El cerro al que abraza el río convirtiéndolo en una soberbia península de caliza se llama Alcarra, nombre impuesto por los árabes que durante años y siglos anduvieron por allí, y que traído a nuestro idioma quiere decir algo así como “Casa de Dios”, y del que probablemente se derive también el que lleva el pueblo: Al-kala, que a su vez significa “fortaleza”.
En el año 1986, veinte años atrás escasamente, la central holandesa Philips convocó un concurso de alcance universal con el fin de premiar a las ciudades y monumentos mejor iluminados de todo el mundo. Alcalá del júcar participó en dicho reto y obtuvo el tercer premio, superado únicamente por la torre Eiffel de París y por la Gran Mezquita de Estambul, lo que nos da idea de cómo puede ser ante los ojos del espectador cuando cierra la noche. Cuatro años antes, en el verano de 1982, el pueblo ya había sido declarado con el mejor criterio Conjunto Artístico-Histórico; título que avala suficientemente cuanto llevamos dicho, y lo que ha venido a ser durante las dos o tres últimas décadas en que las autoridades y muchos de los vecinos se dieron cuenta de que el futuro del pueblo se encontraba en saber colaborar, inteligentemente, con lo que ya había puesto la Naturaleza y enfocar su porvenir pensando en el turismo. Mas no siempre fue así, tal y como se desprende de lo que en 1850 dejó escrito don Pascual Madoz en su célebre Diccionario Geográfico-Estadístico, y que literalmente fu esto: «Las casas abiertas en su mayor parte en estos (peñascos) son lóbregas, sin desahogo ni ventilación, de donde proviene la fetidez que se nota en el pueblo y su insalubridad, pues son frecuentes las calenturas pútridas e intermitentes; las calles escalonadas, sin permitir un espacio que pueda servir de plaza, son resbaladizas, tortuosas e incómodas.»
Ha pasado un siglo y medio desde aquella visión romántica, pero que se me antoja muy real. El pueblo es hoy completamente distinto. Las casas serán casi todas las mismas, y así que siguen abiertas en el interior de la roca; sólo la fachada y algún espacio muy escaso dedicado a portal salen hasta las estrechas calles de lo que es la cueva, una cueva profunda en la que se van abriendo habitaciones a derecha e izquierda de un largo pasillo corredor; poca ventilación, como es fácil suponer, pero que sus moradores (medio millar escasamente en las tales viviendas) procuran resolver con extractores y con otros modernos medios.

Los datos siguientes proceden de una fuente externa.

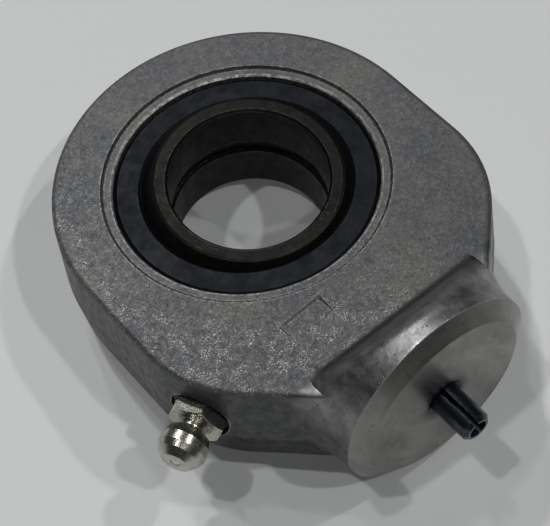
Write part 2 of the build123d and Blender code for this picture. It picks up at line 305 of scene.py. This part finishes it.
def glints(s, fine, from_seat_axis, wear):
    """Bright specks, closest together along the rim of the worn side."""
    rim = both(s, s.ramp(from_seat_axis, 24.5, 29.0), s.ramp(wear, 0.45, 0.85))
    wear = blend(s, rim, s.ramp(wear, 0.0, 1.0, 0.08, 0.5), 1.0)
    fine = s.maths("ADD", fine, s.maths("MULTIPLY", rim, 0.04))
    cluster = s.ramp(s.noise(2.0, 3.0, 0.6, s.rotated((35, 0, 15))), 0.42, 0.62)
    specks = s.ramp(fine, 0.60, 0.70)
    lines = either(
        s,
        scratches(s, (0, 0, 35), 1.1, 0.10, 0.745),
        scratches(s, (0, 0, -52), 0.9, 0.10, 0.75),
        scratches(s, (0, 0, 4), 1.3, 0.09, 0.75),
    )
    return both(s, wear, either(s, both(s, specks, cluster), s.maths("MULTIPLY", lines, 0.6)))


def turned_face(s):
    """Colour, ring marks and roughness of the machined weld end."""
    turning = s.add("ShaderNodeTexWave")
    turning.wave_type = "RINGS"
    turning.rings_direction = "Y"
    s.join(s.place, turning.inputs["Vector"])
    turning.inputs["Scale"].default_value = 1.0 / (WAVE_PHASE * TURNING_PITCH * MM)
    turning.inputs["Distortion"].default_value = 0.6
    turning.inputs["Detail"].default_value = 2.0
    rings = turning.outputs["Fac"]
    handled = s.noise(5.0, 4.0, 0.6, s.rotated((0, 30, 0)), (1.0, 1.0, 2.2))
    grain = s.noise(0.5, 4.0, 0.7)
    colour = s.mix(s.ramp(handled, 0.35, 0.65), TURNED_DARK, TURNED_LIGHT)
    colour = s.mix(s.maths("MULTIPLY", s.ramp(grain, 0.45, 0.25), 0.35), colour, TURNED_GRAIN)
    colour = s.mix(s.maths("MULTIPLY", rings, 0.12), colour, TURNED_MARKS)
    stain = s.ramp(s.noise(2.6, 4.0, 0.65, s.rotated((50, 0, 10))), 0.57, 0.68)
    colour = s.mix(s.maths("MULTIPLY", stain, 0.5), colour, TURNED_STAIN)
    from_axis = s.radius(s.x, s.z)
    mouth = s.ramp(from_axis, PIN_HOLE_R + 1.6, PIN_HOLE_R - 0.1)
    colour = s.mix(s.maths("MULTIPLY", mouth, 0.8), colour, TURNED_MOUTH)
    return colour, rings, s.ramp(handled, 0.3, 0.7, 0.42, 0.30)


def forged_steel():
    """Blasted forging, with machined faces at the bearing seat and at the weld end."""
    s = Shader("forged_steel")
    from_seat_axis = s.radius(s.x, s.y)
    z = s.maths("DIVIDE", s.z, MM)
    y = s.maths("DIVIDE", s.y, MM)
    height_off = s.maths("ABSOLUTE", z)

    grain = s.noise(0.42, 4.0, 0.8)
    fine = s.noise(0.20, 1.0, 0.5, s.rotated((15, 25, 35)))
    mottle = s.noise(1.6, 4.0, 0.65)

    weld_end = s.ramp(y, BEVEL_START_Y + 0.05, BEVEL_START_Y - 0.1)
    on_eye = s.ramp(y, RAMP_Y - 0.6, RAMP_Y + 1.2)
    flat = both(s, s.within(height_off, EYE_HALF - 0.5, EYE_HALF + 0.3, 0.3), on_eye)
    seat_wall = s.ramp(from_seat_axis, LIP_OUT_R + 0.1, LIP_OUT_R - 0.1)
    lip_band = s.within(from_seat_axis, LIP_IN_R, LIP_OUT_R, 0.15)
    lip = both(s, seat_wall, lip_band, s.ramp(height_off, LIP_Z, LIP_Z + 0.3))
    face = either(s, flat, lip)
    wavy_z = s.maths("ADD", z, s.ramp(mottle, 0.3, 0.7, -0.3, 0.3))
    below = s.ramp(wavy_z, PARTING_Z + 0.2, PARTING_Z - 0.8)

    side = s.mix(s.ramp(mottle, 0.35, 0.65), SIDE_DARK, SIDE_LIGHT)
    neck = s.mix(s.ramp(s.noise(2.2, 5.0, 0.7), 0.34, 0.66), NECK_DARK, NECK_LIGHT)
    on_neck = both(s, s.ramp(y, NECK_Y + 1.5, NECK_Y - 1.5), s.ramp(z, 0.0, 9.0))
    side = s.mix(on_neck, side, neck)
    side = s.mix(s.maths("MULTIPLY", s.ramp(grain, 0.40, 0.25), 0.4), side, FACE_DARK)
    side = s.mix(s.maths("MULTIPLY", below, 0.8), side, SIDE_BELOW)
    wear = worn_side(s)
    colour = s.mix(face, side, blasted_face(s, grain, wear))

    some_cells = s.ramp(s.cells(1.1, output="Color"), 0.55, 0.6)
    pits = both(s, s.ramp(s.cells(1.1), 0.16, 0.08), some_cells)
    colour = s.mix(s.maths("MULTIPLY", pits, 0.6), colour, FACE_DARK)
    ragged = s.ramp(s.noise(0.45, 3.0, 0.7), 0.44, 0.60)
    worn = both(s, s.edges(0.6), ragged)
    near_mouth = s.ramp(from_seat_axis, LIP_IN_R + 0.65, LIP_IN_R + 0.3)
    rim = both(s, lip, near_mouth, s.ramp(s.noise(0.8, 4.0, 0.75), 0.42, 0.58))
    shine = both(s, glints(s, fine, from_seat_axis, wear), face)
    bright = either(
        s,
        s.maths("MULTIPLY", shine, 0.6),
        s.maths("MULTIPLY", worn, 0.5),
        s.maths("MULTIPLY", rim, 0.55),
    )
    colour = s.mix(bright, colour, FACE_GLINT)

    machined, rings, machined_rough = turned_face(s)
    colour = s.mix(weld_end, colour, machined)

    side_rough = s.ramp(mottle, 0.3, 0.7, 0.50, 0.36)
    rough = blend(s, face, side_rough, s.ramp(grain, 0.3, 0.7, 0.70, 0.52))
    rough = s.maths("SUBTRACT", rough, s.maths("MULTIPLY", bright, 0.2))
    rough = blend(s, weld_end, rough, machined_rough)

    relief = s.maths("ADD", s.maths("MULTIPLY", grain, 0.7), s.maths("MULTIPLY", fine, 0.3))
    relief = s.maths("MULTIPLY", relief, s.ramp(face, 0.0, 1.0, 0.35, 1.0))
    relief = s.maths("ADD", relief, s.maths("MULTIPLY", mottle, 0.9))
    relief = s.maths("SUBTRACT", relief, s.maths("MULTIPLY", pits, 0.8))
    relief = blend(s, weld_end, relief, s.maths("MULTIPLY", rings, 0.10))
    return s.finish(colour, rough, 1.0, s.bump(relief, 0.065))


def ring_finish(name, dark, light, roughness, grooves, wear):
    """Turned and phosphated ring: faint circular tool marks, worn edges and fine scratches."""
    s = Shader(name)
    mottle = s.noise(2.2, 4.0, 0.6)
    fine = s.noise(0.25, 2.0, 0.6)
    marks = s.noise(0.16, 1.0, 0.5, s.triple(s.maths("MULTIPLY", s.radius(s.x, s.y), MM)))
    scuffs = either(
        s,
        scratches(s, (0, 0, 70), 2.2, 0.10, 0.76),
        scratches(s, (0, 0, -20), 1.6, 0.09, 0.77),
    )
    worn = both(s, s.edges(0.3), s.ramp(s.noise(0.7, 3.0, 0.6), 0.35, 0.6))
    colour = s.mix(s.ramp(mottle, 0.3, 0.7), dark, light)
    speckle = s.maths("MULTIPLY", s.ramp(fine, 0.5, 0.8), 0.3)
    colour = s.mix(speckle, colour, tuple(c * 2.0 for c in light))
    touched = either(s, s.maths("MULTIPLY", scuffs, 0.3), worn)
    colour = s.mix(s.maths("MULTIPLY", touched, wear), colour, RING_WORN)
    rough = s.ramp(mottle, 0.3, 0.7, roughness + 0.06, roughness - 0.06)
    rough = s.maths("SUBTRACT", rough, s.maths("MULTIPLY", worn, 0.12))
    relief = s.maths("ADD", s.maths("MULTIPLY", fine, 0.5), s.maths("MULTIPLY", marks, grooves))
    s.surface.inputs["Specular IOR Level"].default_value = 0.25
    return s.finish(colour, rough, 0.85, s.bump(relief, 0.012))


def plated_steel():
    """Bright zinc over a turned head and a pressed hexagon."""
    s = Shader("plated_steel")
    mottle = s.noise(0.9, 4.0, 0.65)
    grain = s.noise(0.18, 3.0, 0.65)
    colour = s.mix(s.ramp(mottle, 0.3, 0.7), ZINC_DARK, ZINC_LIGHT)
    colour = s.mix(s.maths("MULTIPLY", s.ramp(grain, 0.42, 0.28), 0.4), colour, ZINC_GRIME)
    colour = s.mix(s.maths("MULTIPLY", s.edges(0.25), 0.4), colour, ZINC_EDGE)
    rough = s.ramp(grain, 0.3, 0.7, 0.34, 0.20)
    return s.finish(colour, rough, 1.0, s.bump(s.maths("ADD", grain, mottle), 0.012))


def blackened_steel():
    """Oiled black oxide."""
    s = Shader("blackened_steel")
    mottle = s.noise(0.8, 3.0, 0.6, None, (1.0, 4.0, 1.0))
    fine = s.noise(0.15, 2.0, 0.6)
    colour = s.mix(s.ramp(mottle, 0.3, 0.7), OXIDE_DARK, OXIDE_LIGHT)
    worn = both(s, s.edges(0.2), s.ramp(s.noise(0.5, 3.0, 0.6), 0.35, 0.6))
    colour = s.mix(s.maths("MULTIPLY", worn, 0.6), colour, OXIDE_WORN)
    rough = s.ramp(mottle, 0.3, 0.7, 0.36, 0.22)
    return s.finish(colour, rough, 0.9, s.bump(fine, 0.006))


def bright_steel(name, roughness):
    """Bare polished or drawn steel."""
    s = Shader(name)
    fine = s.noise(0.12, 2.0, 0.5)
    rough = s.ramp(fine, 0.3, 0.7, roughness + 0.05, roughness)
    return s.finish(s.mix(fine, STEEL_DARK, STEEL_LIGHT), rough, 1.0, s.bump(fine, 0.002))


def floor_material():
    """Pale smooth table top."""
    s = Shader("table_top")
    broad = s.noise(120.0, 2.0, 0.5)
    fine = s.noise(0.9, 2.0, 0.5)
    low = tuple(FLOOR_REFLECTANCE * c * 0.985 for c in (0.985, 0.997, 1.0))
    high = tuple(FLOOR_REFLECTANCE * c for c in (0.992, 1.0, 1.0))
    rough = s.ramp(fine, 0.3, 0.7, 0.62, 0.55)
    return s.finish(s.mix(broad, low, high), rough, 0.0, s.bump(fine, 0.004))


def paint_nodes():
    """Gives each CAD node the material of its slot."""
    finishes = {
        "forged_steel": forged_steel(),
        "phosphated_steel": ring_finish(
            "phosphated_steel", OUTER_DARK, OUTER_LIGHT, roughness=0.5, grooves=0.5, wear=0.10
        ),
        "oiled_phosphate": ring_finish(
            "oiled_phosphate", INNER_DARK, INNER_LIGHT, roughness=0.44, grooves=0.4, wear=0.55
        ),
        "plated_steel": plated_steel(),
        "bright_steel": bright_steel("bright_steel", 0.12),
        "spring_steel": bright_steel("spring_steel", 0.3),
        "blackened_steel": blackened_steel(),
    }
    for part in frame["record"]["subparts"]:
        data = frame["nodes"][part["node"]].data
        data.materials.clear()
        data.materials.append(finishes[part["material_slot"]])


# ---------------------------------------------------------------- stage


def floor_normal():
    return Vector((0.0, -FLOOR_RISE, 1.0)).normalized()


def make_floor():
    """Table top, tilted as it is when the part's own frame is level."""
    normal = floor_normal()
    across = Vector((1.0, 0.0, 0.0))
    along = normal.cross(across)
    centre = Vector((0.0, 0.0, FLOOR_AT_ORIGIN))
    half = FLOOR_SIZE / 2
    signs = ((-1, -1), (1, -1), (1, 1), (-1, 1))
    corners = [centre + across * a * half + along * b * half for a, b in signs]
    mesh = bpy.data.meshes.new("table_top")
    mesh.from_pydata(corners, [], [(0, 1, 2, 3)])
    mesh.materials.append(floor_material())
    floor = bpy.data.objects.new("table_top", mesh)
    bpy.context.scene.collection.objects.link(floor)


def make_lamps():
    """Ceiling lamps, each as bright on the floor as its row says."""
    normal = floor_normal()
    across = Vector((1.0, 0.0, 0.0))
    along = normal.cross(across)
    for name, (lean_x, lean_rise, brightness) in LAMPS.items():
        towards = (normal + across * lean_x + along * lean_rise).normalized()
        data = bpy.data.lights.new(name, "SUN")
        data.energy = brightness * pi / (FLOOR_REFLECTANCE * towards.dot(normal))
        data.angle = radians(LAMP_ANGLE)
        lamp = bpy.data.objects.new(name, data)
        lamp.rotation_mode = "QUATERNION"
        lamp.rotation_quaternion = towards.to_track_quat("Z", "Y")
        bpy.context.scene.collection.objects.link(lamp)


def make_world():
    """Dim room: darker towards the horizon than overhead."""
    world = bpy.data.worlds.new("room")
    world.use_nodes = True
    tree = world.node_tree
    background = tree.nodes["Background"]
    coordinates = tree.nodes.new("ShaderNodeTexCoord")
    split = tree.nodes.new("ShaderNodeSeparateXYZ")
    tree.links.new(coordinates.outputs["Generated"], split.inputs[0])
    shades = tree.nodes.new("ShaderNodeValToRGB")
    shades.color_ramp.elements[0].position = 0.0
    shades.color_ramp.elements[0].color = ROOM_HORIZON
    shades.color_ramp.elements[1].position = 0.7
    shades.color_ramp.elements[1].color = ROOM_OVERHEAD
    tree.links.new(split.outputs["Z"], shades.inputs[0])
    tree.links.new(shades.outputs[0], background.inputs["Color"])
    bpy.context.scene.world = world


def make_camera():
    azimuth = radians(CAMERA_AZIMUTH)
    elevation = radians(CAMERA_ELEVATION)
    roll = radians(CAMERA_ROLL)
    back = Vector((sin(azimuth) * cos(elevation), -cos(azimuth) * cos(elevation), sin(elevation)))
    level = Vector((cos(azimuth), sin(azimuth), 0.0))
    upright = back.cross(level)
    right = cos(roll) * level + sin(roll) * upright
    up = back.cross(right)
    data = bpy.data.cameras.new("camera")
    data.sensor_width = CAMERA_SENSOR
    data.lens = CAMERA_LENS
    data.clip_start = 0.01
    data.clip_end = 20.0
    camera = bpy.data.objects.new("camera", data)
    turn = Matrix((right, up, back)).transposed().to_4x4()
    camera.matrix_world = Matrix.Translation(CAMERA_AIM + back * CAMERA_DISTANCE) @ turn
    bpy.context.scene.collection.objects.link(camera)
    bpy.context.scene.camera = camera


paint_nodes()
make_floor()
make_lamps()
make_world()
make_camera()
bpy.context.scene.view_settings.view_transform = "Standard"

Abajo, al otro lado del río y pegado a su orilla, se encuentran los restaurantes, la magnífica iglesia parroquial de San Andrés, el colegio público, las tiendas de recuerdos, el puente medieval que atraviesa el cauce, y hasta una playita artificial y un embarcadero puesto al servicio de quienes lo deseen usar y prefieran recorrer la mansa curva remando sobre las tranquilas aguas del río, y ver desde allí la otra cara del pueblo, la que cae vertical junto a la orilla, a cuyo murallón natural vienen a parar algunas de las cuevas después de atravesar de parte a parte la colina de roca.

Algunas de las cuevas, de claro origen árabe todas ellas (Masagó, Diablo, Garadén), han sido ampliadas y puestas al servicio de la explosión turística que trajeron los nuevos tiempos, y así nos encontramos con servicio de bar, discoteca, sala de exposiciones, o pequeño museo etnológico en el que se muestran enseres del pasado la mar de curiosos e interesantes.
A la Cueva del Diablo, que es la que pude visitar en las pocas horas que estuve allí, se puede pasar y verlo todo por un precio módico (tres euros por persona con derecho a consumición). Esta es una de las cuevas que atraviesan por una galería la montaña de parte a parte. Es fácil que si te pasas por allí te reciba en persona el mismo Diablo. El diablo de Alcalá del Júcar se llama Juan José Martínez García, personaje encantador que luce unos bigotes tersos, erguidos y descomunales, artífice y señor de todo lo que hay allí; un hombre que igual escribe versos que pica en el interior de la cueva hasta ampliarla y adaptarla a su gusto; un hombre que te abre las puertas del museo y luego se va. El museo contiene infinidad de piezas y de objetos extraños: un toro o un avestruz disecados, una vieja gramola, la pieza molar de un mamut, la cornamenta de un ciervo, la antigua máquina de proyectar películas. El museo ocupa completo el espacio de lo que en tiempos ya lejanos fue el cine local.